╭─ Provided data
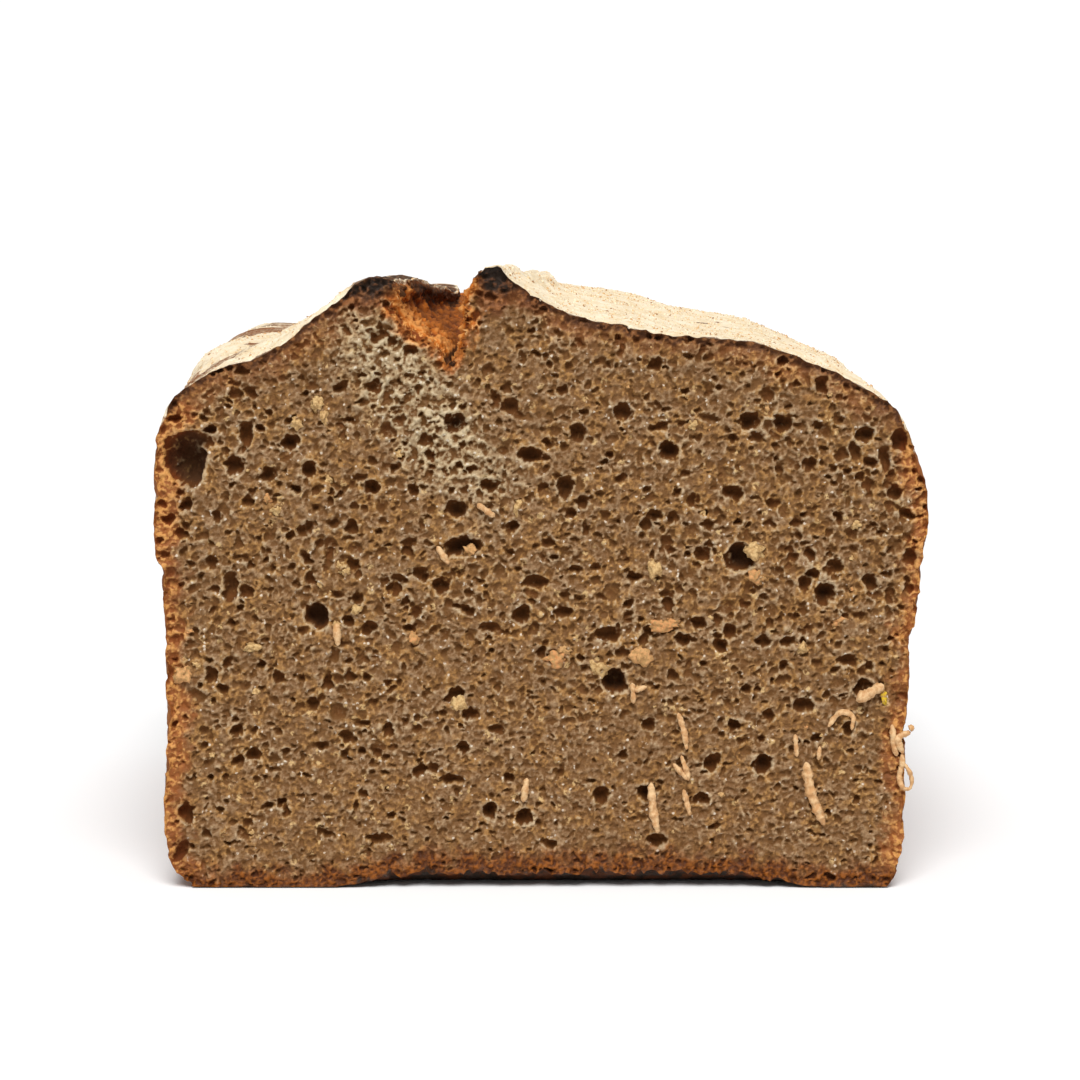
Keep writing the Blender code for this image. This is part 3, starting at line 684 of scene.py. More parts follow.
def flour_cover(at):
    """How thickly flour lies, from 0 to 1: rubbed off the left shoulder, worn in patches and spots."""
    rubbed = ease((RUBBED_X - at.x) / 6.0) * ease((at.patchy + 0.2) / 0.35)
    rubbed = rubbed * (0.3 + 0.7 * ease((at.y - RUBBED_Y) / 14.0))
    far_shoulder = at.left * ease((at.y - FAR_Y) / 20.0) * ease((FAR_X - at.x) / 8.0)
    rubbed = np.maximum(rubbed, far_shoulder * ease((at.patchy + 0.3) / 0.4))
    worn = ease((pattern("wear", at.s, at.y) - 0.05) / 0.35)
    cover = ease((at.up - 0.02 + 0.24 * at.patchy) / 0.6) * (1.0 - at.cleft)
    cover = cover * (1.0 - 0.82 * rubbed) * (1.0 - np.where(at.left, 0.45, 0.22) * worn)
    for x, y, radius in BARE_SPOTS:
        away = np.hypot(at.x - x, at.y - y) + 0.9 * pattern("bare rims", at.s, at.y)
        cover = cover * (1.0 - 0.95 * ease(radius + 0.5 - away))
    beside_lip = at.left * ease((LIP_CLEAR - at.beside) / 8.0) * ease((at.y - RUBBED_Y) / 20.0)
    return cover * (1.0 - 0.65 * beside_lip)


def scorch(at):
    """How burnt the crust is: its lips, the edge of the cut and the cleft's upper walls; the slot at the
    cleft's bottom is darkened too, as painted shade.
    """
    width = SCORCH_WIDTH + SCORCH_MORE * ease((SCORCH_NEAR - at.y) / 26.0)
    lips = ease((width + 2.4 * at.patchy + 1.6 * at.fray - at.beside) / (0.9 * width))
    lips = lips * np.where(at.left, 1.0, 0.25) * (0.75 + 0.5 * pattern("burnt lips", at.s, at.y))
    lips = lips * (at.up > 0.0) * (1.0 - at.cleft)
    edge = ease((0.9 + 0.8 * at.fray - at.y) / 0.9) * ease((at.up - 0.4) / 0.3) * (1.0 - at.cleft)
    # Painted shade: the slot at the cleft's bottom is darkened like the burnt parts
    slot = at.slot * ease((SLOT_TOP - at.z) / 1.2)
    wall_width = 3.6 + 1.8 * ease((at.y - 12.0) / 20.0) + 2.0 * pattern("burnt walls", at.s, at.y)
    walls = at.cleft * ease((wall_width - into_cleft(at.x.shape[1])) / 2.6)
    burnt = np.maximum.reduce((lips, 0.6 * edge, 1.2 * slot, 1.15 * walls))
    return burnt * ease(at.to_end / SCORCH_FADE + 0.15 * at.fray)


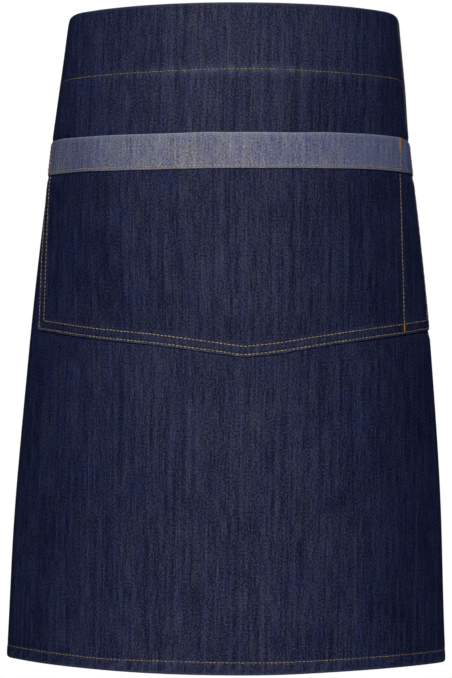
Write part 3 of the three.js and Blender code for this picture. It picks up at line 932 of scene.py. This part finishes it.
knotLow, knotHigh = (np.array(corner) * 1000 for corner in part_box("tie_knot"))
knotCentre = (knotLow + knotHigh) / 2


# the knot: a pillow of drawn-in cloth with slanting creases, and a band wrapped upright round it
def makeKnot():
    sizes = tieSizes
    turns = np.linspace(0, 2 * np.pi, 73)[:-1]
    rise = np.linspace(-np.pi / 2, np.pi / 2, 37)[1:-1]
    t, r = np.meshgrid(turns, rise)

    def power(value, exponent):
        return np.sign(value) * np.abs(value) ** exponent
    creases = 1 + 0.05 * np.sin(5 * t + 3.2 * np.sin(r)) + 0.03 * np.sin(9 * t - 4 * r)
    x = sizes["knotWidth"] * 0.5 * power(np.cos(r), 0.75) * power(np.cos(t), 0.8) * creases
    y = sizes["knotDepth"] * 0.36 * power(np.cos(r), 0.75) * power(np.sin(t), 0.8) * creases
    z = sizes["knotHeight"] * 0.42 * power(np.sin(r), 0.85)
    pillow = np.stack([x, y, z], -1) + knotCentre
    rows, columns = t.shape
    index = np.arange(rows * columns).reshape(rows, columns)
    nextColumn = np.roll(index, -1, axis=1)
    sides = np.stack([index[:-1], nextColumn[:-1], nextColumn[1:], index[1:]], -1).reshape(-1, 4)
    low, high = rows * columns, rows * columns + 1
    points = [pillow.reshape(-1, 3), knotCentre + np.array([[0, 0, z.min() - 0.6], [0, 0, z.max() + 0.6]])]
    caps = np.concatenate([np.stack([np.full(columns, low), nextColumn[0], index[0]], -1),
                           np.stack([np.full(columns, high), index[-1], nextColumn[-1]], -1)])
    # the wrap: a flattened round section carried along an upright oval ring
    around, section = np.meshgrid(np.linspace(0, 2 * np.pi, 61)[:-1], np.linspace(0, 2 * np.pi, 25)[:-1])
    ringY = sizes["knotDepth"] * 0.37 * power(np.cos(around), 0.8)
    ringZ = sizes["knotHeight"] * 0.44 * power(np.sin(around), 0.9)
    width = 8.2 - 1.8 * np.abs(np.cos(around)) ** 2
    thick = 1.15 + 0.2 * np.sin(6 * section + 2 * around)
    wrapX = width * power(np.cos(section), 0.85) + 1.6 * np.sin(around)
    wrapOut = thick * np.sin(section)
    wrapY, wrapZ = ringY + wrapOut * np.cos(around), ringZ + wrapOut * np.sin(around)
    wrap = np.stack([wrapX, wrapY, wrapZ], -1) + knotCentre
    ringIndex = np.arange(around.size).reshape(around.shape) + rows * columns + 2
    right, down = np.roll(ringIndex, -1, axis=1), np.roll(ringIndex, -1, axis=0)
    wrapSides = np.stack([ringIndex, right, np.roll(right, -1, axis=0), down], -1).reshape(-1, 4)
    points = np.concatenate(points + [wrap.reshape(-1, 3)])
    place = np.concatenate([np.stack([t * 12, r * 14], -1).reshape(-1, 2), np.zeros((2, 2)),
                            np.stack([section * 4, around * 10], -1).reshape(-1, 2)]) / 1000
    marks = {"wear": np.full(len(points), 0.12), "greyLitBlueShaded": np.full(len(points), 0.5)}
    faces = [caps, np.concatenate([sides, wrapSides])]
    knot = putMesh("tieKnot", points, faces, lambda corners: place[corners], marks, [indigo])
    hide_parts("tie_knot")
    return knot


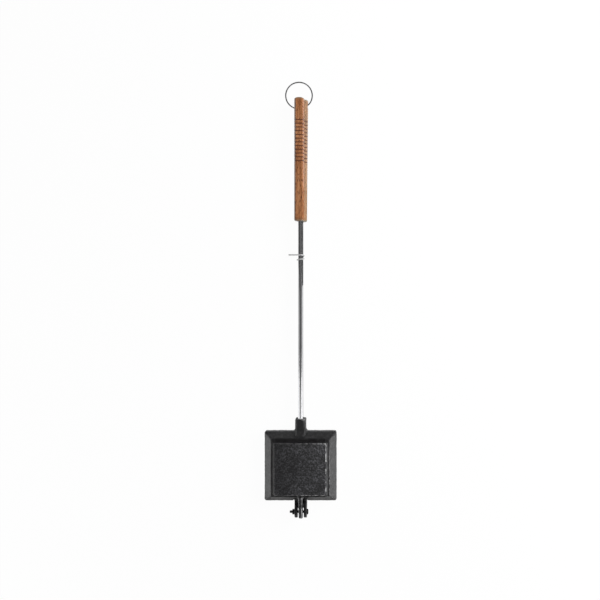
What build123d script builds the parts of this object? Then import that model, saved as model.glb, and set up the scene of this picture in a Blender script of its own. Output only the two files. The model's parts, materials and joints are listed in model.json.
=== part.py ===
"""Long-handled pie iron: two hinged cast-iron shells on steel rods with wooden grips.

Millimetres. It lies flat on its lower shell: +Z is up and +Y runs along the handles.
The origin is on the lower shell's resting face, under the middle of the head.
Both halves are modelled upright on the parting plane (z = 0) and are then put in place,
the lower one turned over, so "height" below means height from the parting plane.
"""
import os
from math import acos, atan2, cos, pi, radians, sin, sqrt

from build123d import *

# Cast shells, each a hollow stepped tray
rim_width = 108.2          # across the rim, along X
rim_length = 104.3         # along Y
rim_edge = 4.5             # upright edge of the rim
rim_corner = 3.0
half_height = 18.5         # parting plane to the flat outer face
step_rise = 5.5            # the flat face stands this far over the ledge at the ridge
side_flank_run = 10.7      # how far each flank comes in
handle_flank_run = 10.4
hinge_flank_run = 8.1
side_step_run = 4.5        # ledge and wall together, on each side
handle_step_run = 5.2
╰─
— Problem description —
Set all of the records down again, exactly as they stand.

— Output for this task —
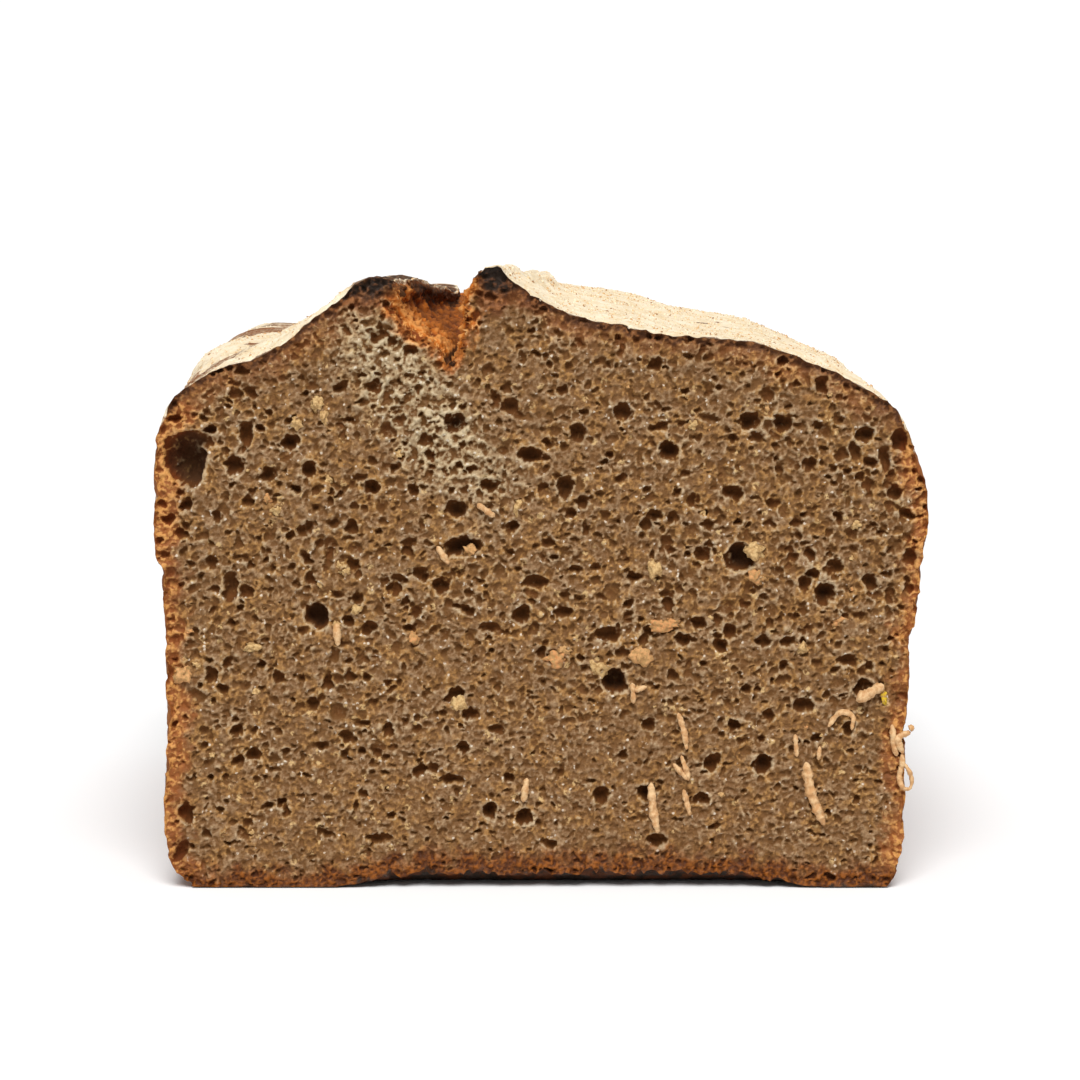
Keep writing the Blender code for this image. This is part 3, starting at line 684 of scene.py. More parts follow.
def flour_cover(at):
    """How thickly flour lies, from 0 to 1: rubbed off the left shoulder, worn in patches and spots."""
    rubbed = ease((RUBBED_X - at.x) / 6.0) * ease((at.patchy + 0.2) / 0.35)
    rubbed = rubbed * (0.3 + 0.7 * ease((at.y - RUBBED_Y) / 14.0))
    far_shoulder = at.left * ease((at.y - FAR_Y) / 20.0) * ease((FAR_X - at.x) / 8.0)
    rubbed = np.maximum(rubbed, far_shoulder * ease((at.patchy + 0.3) / 0.4))
    worn = ease((pattern("wear", at.s, at.y) - 0.05) / 0.35)
    cover = ease((at.up - 0.02 + 0.24 * at.patchy) / 0.6) * (1.0 - at.cleft)
    cover = cover * (1.0 - 0.82 * rubbed) * (1.0 - np.where(at.left, 0.45, 0.22) * worn)
    for x, y, radius in BARE_SPOTS:
        away = np.hypot(at.x - x, at.y - y) + 0.9 * pattern("bare rims", at.s, at.y)
        cover = cover * (1.0 - 0.95 * ease(radius + 0.5 - away))
    beside_lip = at.left * ease((LIP_CLEAR - at.beside) / 8.0) * ease((at.y - RUBBED_Y) / 20.0)
    return cover * (1.0 - 0.65 * beside_lip)


def scorch(at):
    """How burnt the crust is: its lips, the edge of the cut and the cleft's upper walls; the slot at the
    cleft's bottom is darkened too, as painted shade.
    """
    width = SCORCH_WIDTH + SCORCH_MORE * ease((SCORCH_NEAR - at.y) / 26.0)
    lips = ease((width + 2.4 * at.patchy + 1.6 * at.fray - at.beside) / (0.9 * width))
    lips = lips * np.where(at.left, 1.0, 0.25) * (0.75 + 0.5 * pattern("burnt lips", at.s, at.y))
    lips = lips * (at.up > 0.0) * (1.0 - at.cleft)
    edge = ease((0.9 + 0.8 * at.fray - at.y) / 0.9) * ease((at.up - 0.4) / 0.3) * (1.0 - at.cleft)
    # Painted shade: the slot at the cleft's bottom is darkened like the burnt parts
    slot = at.slot * ease((SLOT_TOP - at.z) / 1.2)
    wall_width = 3.6 + 1.8 * ease((at.y - 12.0) / 20.0) + 2.0 * pattern("burnt walls", at.s, at.y)
    walls = at.cleft * ease((wall_width - into_cleft(at.x.shape[1])) / 2.6)
    burnt = np.maximum.reduce((lips, 0.6 * edge, 1.2 * slot, 1.15 * walls))
    return burnt * ease(at.to_end / SCORCH_FADE + 0.15 * at.fray)


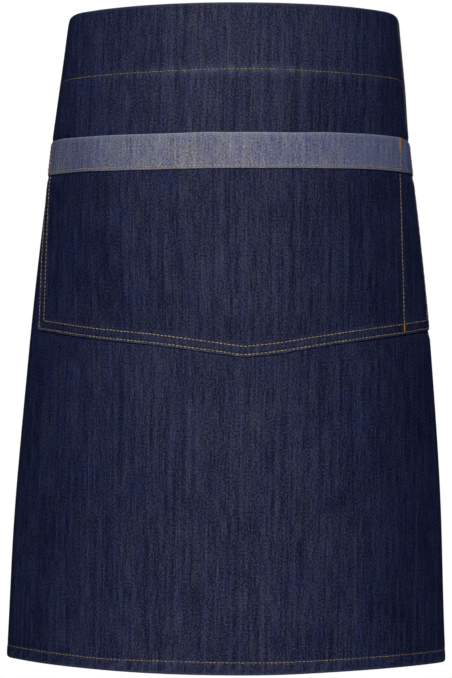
Write part 3 of the three.js and Blender code for this picture. It picks up at line 932 of scene.py. This part finishes it.
knotLow, knotHigh = (np.array(corner) * 1000 for corner in part_box("tie_knot"))
knotCentre = (knotLow + knotHigh) / 2


# the knot: a pillow of drawn-in cloth with slanting creases, and a band wrapped upright round it
def makeKnot():
    sizes = tieSizes
    turns = np.linspace(0, 2 * np.pi, 73)[:-1]
    rise = np.linspace(-np.pi / 2, np.pi / 2, 37)[1:-1]
    t, r = np.meshgrid(turns, rise)

    def power(value, exponent):
        return np.sign(value) * np.abs(value) ** exponent
    creases = 1 + 0.05 * np.sin(5 * t + 3.2 * np.sin(r)) + 0.03 * np.sin(9 * t - 4 * r)
    x = sizes["knotWidth"] * 0.5 * power(np.cos(r), 0.75) * power(np.cos(t), 0.8) * creases
    y = sizes["knotDepth"] * 0.36 * power(np.cos(r), 0.75) * power(np.sin(t), 0.8) * creases
    z = sizes["knotHeight"] * 0.42 * power(np.sin(r), 0.85)
    pillow = np.stack([x, y, z], -1) + knotCentre
    rows, columns = t.shape
    index = np.arange(rows * columns).reshape(rows, columns)
    nextColumn = np.roll(index, -1, axis=1)
    sides = np.stack([index[:-1], nextColumn[:-1], nextColumn[1:], index[1:]], -1).reshape(-1, 4)
    low, high = rows * columns, rows * columns + 1
    points = [pillow.reshape(-1, 3), knotCentre + np.array([[0, 0, z.min() - 0.6], [0, 0, z.max() + 0.6]])]
    caps = np.concatenate([np.stack([np.full(columns, low), nextColumn[0], index[0]], -1),
                           np.stack([np.full(columns, high), index[-1], nextColumn[-1]], -1)])
    # the wrap: a flattened round section carried along an upright oval ring
    around, section = np.meshgrid(np.linspace(0, 2 * np.pi, 61)[:-1], np.linspace(0, 2 * np.pi, 25)[:-1])
    ringY = sizes["knotDepth"] * 0.37 * power(np.cos(around), 0.8)
    ringZ = sizes["knotHeight"] * 0.44 * power(np.sin(around), 0.9)
    width = 8.2 - 1.8 * np.abs(np.cos(around)) ** 2
    thick = 1.15 + 0.2 * np.sin(6 * section + 2 * around)
    wrapX = width * power(np.cos(section), 0.85) + 1.6 * np.sin(around)
    wrapOut = thick * np.sin(section)
    wrapY, wrapZ = ringY + wrapOut * np.cos(around), ringZ + wrapOut * np.sin(around)
    wrap = np.stack([wrapX, wrapY, wrapZ], -1) + knotCentre
    ringIndex = np.arange(around.size).reshape(around.shape) + rows * columns + 2
    right, down = np.roll(ringIndex, -1, axis=1), np.roll(ringIndex, -1, axis=0)
    wrapSides = np.stack([ringIndex, right, np.roll(right, -1, axis=0), down], -1).reshape(-1, 4)
    points = np.concatenate(points + [wrap.reshape(-1, 3)])
    place = np.concatenate([np.stack([t * 12, r * 14], -1).reshape(-1, 2), np.zeros((2, 2)),
                            np.stack([section * 4, around * 10], -1).reshape(-1, 2)]) / 1000
    marks = {"wear": np.full(len(points), 0.12), "greyLitBlueShaded": np.full(len(points), 0.5)}
    faces = [caps, np.concatenate([sides, wrapSides])]
    knot = putMesh("tieKnot", points, faces, lambda corners: place[corners], marks, [indigo])
    hide_parts("tie_knot")
    return knot


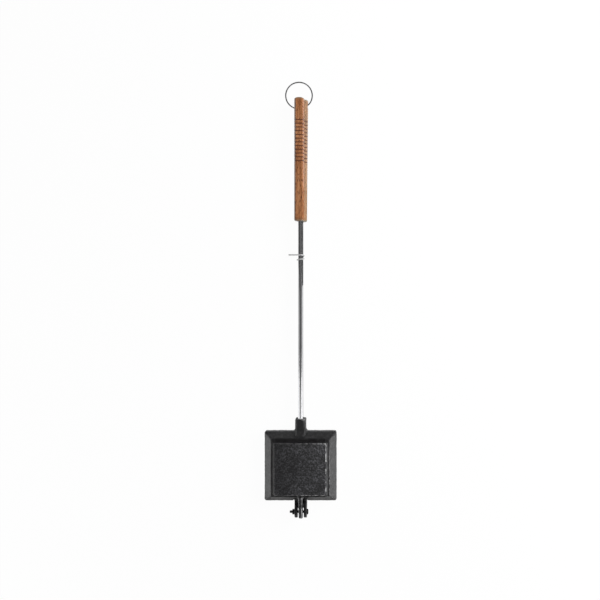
What build123d script builds the parts of this object? Then import that model, saved as model.glb, and set up the scene of this picture in a Blender script of its own. Output only the two files. The model's parts, materials and joints are listed in model.json.
=== part.py ===
"""Long-handled pie iron: two hinged cast-iron shells on steel rods with wooden grips.

Millimetres. It lies flat on its lower shell: +Z is up and +Y runs along the handles.
The origin is on the lower shell's resting face, under the middle of the head.
Both halves are modelled upright on the parting plane (z = 0) and are then put in place,
the lower one turned over, so "height" below means height from the parting plane.
"""
import os
from math import acos, atan2, cos, pi, radians, sin, sqrt

from build123d import *

# Cast shells, each a hollow stepped tray
rim_width = 108.2          # across the rim, along X
rim_length = 104.3         # along Y
rim_edge = 4.5             # upright edge of the rim
rim_corner = 3.0
half_height = 18.5         # parting plane to the flat outer face
step_rise = 5.5            # the flat face stands this far over the ledge at the ridge
side_flank_run = 10.7      # how far each flank comes in
handle_flank_run = 10.4
hinge_flank_run = 8.1
side_step_run = 4.5        # ledge and wall together, on each side
handle_step_run = 5.2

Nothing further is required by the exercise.